Marco
Aqueiva é aquela espécie de poeta contemporâneo que atinge um tipo de
individualidade desbravando a floresta de símbolos das dicções de tradições
diversas. Este desbravamento criativo lhe possibilita conquistar aquele grau de
escritura que a melhor tendência atual busca realizar: não le degré zéro de
l'écriture (ao menos da forma como é propalado), mas o equilíbrio visceral entre
razão e emoção, entre a especificidade "autônoma" da poesia e sua
complexa abertura ao mundo, como acha necessário um filósofo e escritor
contemporâneo de ponta como Michel Deguy. A partir desta ótica, Marco Aqueiva
me parece se comportar como o poeta a que Antonio Cícero alude: "o poeta
necessita pôr em seu jogo, até onde não possa mais ir, todos os recursos de que
dispõe: todo seu intelecto, sua sensibilidade, sua intuição, sua razão, sua
sensualidade, sua experiência, seu vocabulário, seu conhecimento, seu senso de
humor etc. (CICERO, Poesia e Filosofia, 2012).
Em
"O Azul versus o Cinza", assim posto, o agenciamento cabralino
concreto não pretende abusar do ofuscamento lírico nem novamente extenuar
procedimentos muito nítidos desta tradição. Em Marco Aqueiva existe uma espécie
de comedimento (excetuando momentos deliberadamente paródicos), que é o de
procurar absorver as tradições sem pretender extenuar os procedimentos típicos
delas. Ele dosa os procedimentos em nome de uma composição digna da diferença
(a diferença na contemporaneidade é que é digna, pois a originalidade
permaneceu já no discurso da narrativa ortodoxa da modernidade e em sua
consequentemente autofágica religião do futuro, segundo conceito de Compagnon).
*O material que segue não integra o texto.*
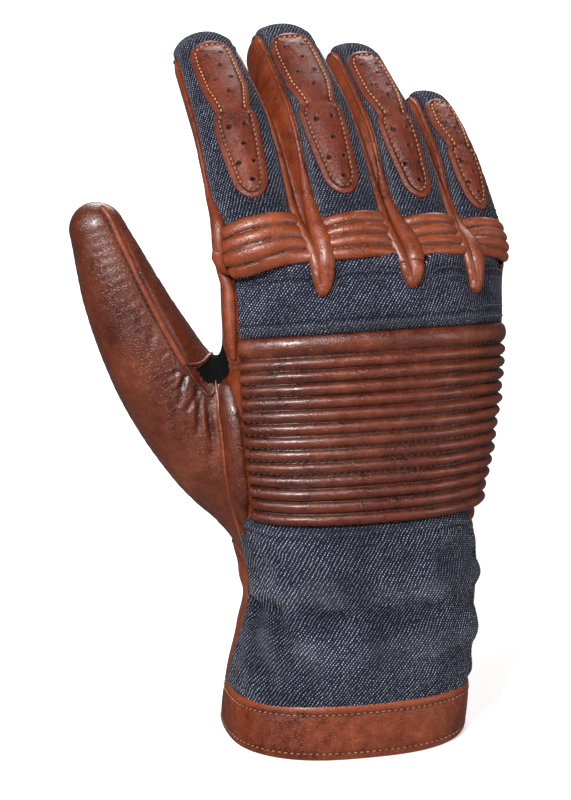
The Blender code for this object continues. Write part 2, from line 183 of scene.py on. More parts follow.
def thumb_distance(points):
    """About how far points are outside the thumb's skin."""
    stops = np.linspace(0, THUMB_LENGTH, 40)
    centres, radii = thumb_centre(stops), thumb_radius(stops)
    gap = np.linalg.norm(points[..., None, :] - centres, axis=-1) - radii
    return gap.min(axis=-1)


# ---- the hand -----------------------------------------------------------------------------------
def hand_raw(turn, height, proud=0.0):
    """The hand's skin at a turn (0 the back, 90 the little-finger side) and a height."""
    turn, height = np.broadcast_arrays(np.asarray(turn, float), np.asarray(height, float))
    x, y, half_width, half_depth, lean, arch = station(height)
    lean = np.radians(lean)
    angle = np.radians(turn)
    across = (half_width + proud) * power(np.sin(angle), 2 / SQUARENESS)
    depth = -(half_depth + proud) * power(np.cos(angle), 2 / SQUARENESS)
    depth = depth + arch * across ** 2 * np.where(across > 0, 1.0, RADIAL_ARCH)
    return np.stack([CUFF_CENTRE[0] + x + across, CUFF_CENTRE[1] + y + depth * np.cos(lean),
                     height - depth * np.sin(lean)], -1)


def hand_section(points):
    """Where points lie in the hand's leaning sections: across, deep, the half sizes and the height."""
    height = points[..., 2]
    for _ in range(4):
        x, y, half_width, half_depth, lean, arch = station(height)
        depth = points[..., 1] - CUFF_CENTRE[1] - y
        height = points[..., 2] + depth * np.tan(np.radians(lean))
    x, y, half_width, half_depth, lean, arch = station(height)
    across = points[..., 0] - CUFF_CENTRE[0] - x
    depth = (points[..., 1] - CUFF_CENTRE[1] - y) / np.cos(np.radians(lean))
    depth = depth - arch * across ** 2 * np.where(across > 0, 1.0, RADIAL_ARCH)
    return across, depth, half_width, half_depth, height


def hand_distance(points):
    """About how far points are outside the hand's skin, by its own sections."""
    across, depth, half_width, half_depth, _ = hand_section(points)
    share = ((np.abs(across) / half_width) ** SQUARENESS + (np.abs(depth) / half_depth) ** SQUARENESS)
    share = np.maximum(share, 1e-9) ** (1 / SQUARENESS)
    reach = np.sqrt(across ** 2 + depth ** 2)
    return reach * (1 - 1 / share)


def normals_of(points):
    """Unit normals of a grid of points, pointing to the left of its first axis across its second."""
    along = np.gradient(points, axis=0)
    across = np.gradient(points, axis=1)
    return unit(np.cross(across, along) + 1e-12)


# ---- fingers ------------------------------------------------------------------------------------
FINGER_LEAN = 42.0
FINGER_CURL = 17.0
KNEE_ROUND = 9.0


class Finger:
    """One finger's path, from its knuckle to its tip, and the sizes along it."""

    def __init__(self, name, roll, heading, upper, half_widths, half_depths, back_turns, palm_turns):
        self.name = name
        self.knuckle = joint_place(name + "_knuckle")
        self.knee = joint_place(name + "_middle_joint")
        self.lower = float(np.linalg.norm(self.knee - self.knuckle))
        self.upper = upper
        self.roll = math.radians(roll)
        self.heading = math.radians(heading)
        self.half_widths = half_widths
        self.half_depths = half_depths
        self.back_turns = back_turns
        self.palm_turns = palm_turns
        self.cap = self.lower + upper - half_depths[2]
        self.stops = np.linspace(-30, self.cap, 400)
        self.centres = self._integrate()

    def lean(self, s):
        bend = FINGER_CURL * smoothstep(s, self.lower - KNEE_ROUND, self.lower + KNEE_ROUND)
        return np.radians(FINGER_LEAN + bend)

    def axis(self, s):
        lean = self.lean(s)
        heading = np.full_like(lean, self.heading)
        return np.stack([np.sin(heading), np.sin(lean) * np.cos(heading),
                         np.cos(lean) * np.cos(heading)], -1)

    def _integrate(self):
        step = np.diff(self.stops)
        middle = (self.stops[:-1] + self.stops[1:]) / 2
        moved = np.concatenate([np.zeros((1, 3)), np.cumsum(self.axis(middle) * step[:, None], axis=0)])
        at_knuckle = np.stack([np.interp(0.0, self.stops, moved[:, k]) for k in range(3)])
        return moved - at_knuckle + self.knuckle

    def frames(self, s):
        axis = self.axis(s)
        wide = np.array([math.cos(self.roll), math.sin(self.roll), 0.0])
        wide = unit(wide - axis * (axis @ wide)[..., None])
        back = np.cross(wide, axis)
        back = np.where((back[..., 1] > 0)[..., None], -back, back)
        return axis, wide, back

    def centre(self, s):
        s = np.clip(s, self.stops[0], self.cap)
        return points_at(s, self.stops, self.centres)

    def sizes(self, s):
        stops = np.array([0.0, self.lower, self.cap])
        s = np.clip(s, 0.0, self.cap)
        width = np.interp(s, stops, self.half_widths)
        depth = np.interp(s, stops, self.half_depths)
        return width, depth

    def point(self, s, turn, proud=0.0, swing=0.0):
        """The skin at s along the finger and a turn (0 the back, 90 toward the little finger).

        swing turns the section about its width, in degrees from the finger's axis, for the tip.
        """
        s, turn, proud, swing = np.broadcast_arrays(
            np.asarray(s, float), np.asarray(turn, float), np.asarray(proud, float),
            np.asarray(swing, float))
        axis, wide, back = self.frames(s)
        width, depth = self.sizes(s)
        angle = np.radians(turn)
        across = (width + proud) * power(np.sin(angle), 0.92)
        deep = (depth + proud) * power(np.cos(angle), 0.92)
        turned = np.radians(swing)[..., None]
        lifted = back * np.cos(turned) + axis * np.sin(turned)
        return self.centre(s) + wide * across[..., None] + lifted * deep[..., None]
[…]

O minimalismo, por sua vez, convive com poemas de maior fôlego, mostrando que
as extensões rítmicas do mundo são múltiplas e que o pulmão precisa de mais ar
para sobreviver aos momentos mais concentrados. É o mundo pulsante, múltiplo,
diverso em si mesmo que assume sua presença nas composições e, assim, é
novamente aberto por elas. E neste mundo aberto (e também fechado em sua
complexidade referencial de abertura) ora há "música" às vezes. Uma
"música" que chega a flertar com a dos simbolistas, mas não atinge a
situação de evanescência, que não é o intuito da poética aqueiviana.
A
poesia de Marco Aqueiva é isto: pau é pau, pedra é pedra, mas também pau é
pedra ou pedra é pau, e a pedra é azul. A pedra azul. Por esta nem Novalis nem
João Cabral esperavam. É a diferença contemporânea, enfim, fazendo a diferença
na floresta de símbolos das tradições.